During her acceptance speech, Doechii addressed tearing down another boundary:
“So many Black women out there that are watching me right now and I want to tell you … Don’t allow anybody to project any stereotypes on you, that tell you that you can’t be here, that you’re too dark or that you’re not smart enough or that you’re too dramatic or you’re too loud. You are exactly who you need to be, to be right where you are, and I am a testimony.”
Her fashion choice and her message ran in parallel: just as her Thom Browne looks reflected a broader cultural shift, one in which a once-marginalized culture has claimed space at the pinnacle of luxury, her words underscored the continued need to break down societal barriers that have sidelined Black women.
Tensions behind the scenes
Despite the celebratory tone surrounding luxury’s embrace of streetwear, deeper tensions persist behind the scenes.

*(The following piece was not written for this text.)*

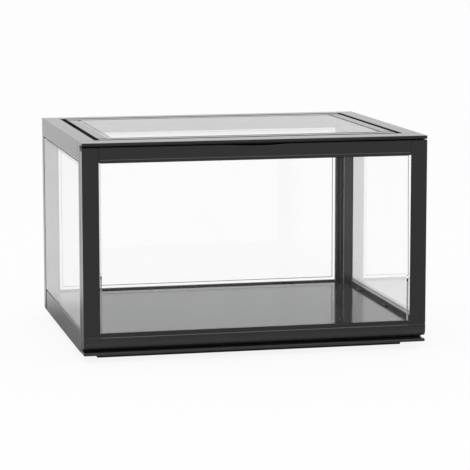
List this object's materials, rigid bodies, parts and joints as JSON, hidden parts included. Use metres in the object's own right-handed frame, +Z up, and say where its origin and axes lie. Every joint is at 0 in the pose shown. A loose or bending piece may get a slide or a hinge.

The key question is not just about influence but about who wields control and reaps the financial benefits.
Rather than merely adopting streetwear’s aesthetics, high fashion has strategically absorbed it, spotlighting select designers to project an image of inclusivity while ensuring that the status hierarchy remains intact.
This process offers genuine opportunities for a few, but ultimately reinforces existing power dynamics, allowing luxury brands to appear progressive while maintaining their dominance and capturing the value created by the less powerful.
As the fashion industry evolves, it must address issues of cultural appropriation and elite capture to and ensure that the voices behind these influential styles receive due recognition and compensation.
But for consumers on the outside looking in, Doechii’s Grammys moment illustrates a power shift. High fashion, once sealed-off and hierarchical, has become more open, fluid and reflective of diverse backgrounds and artistic visions.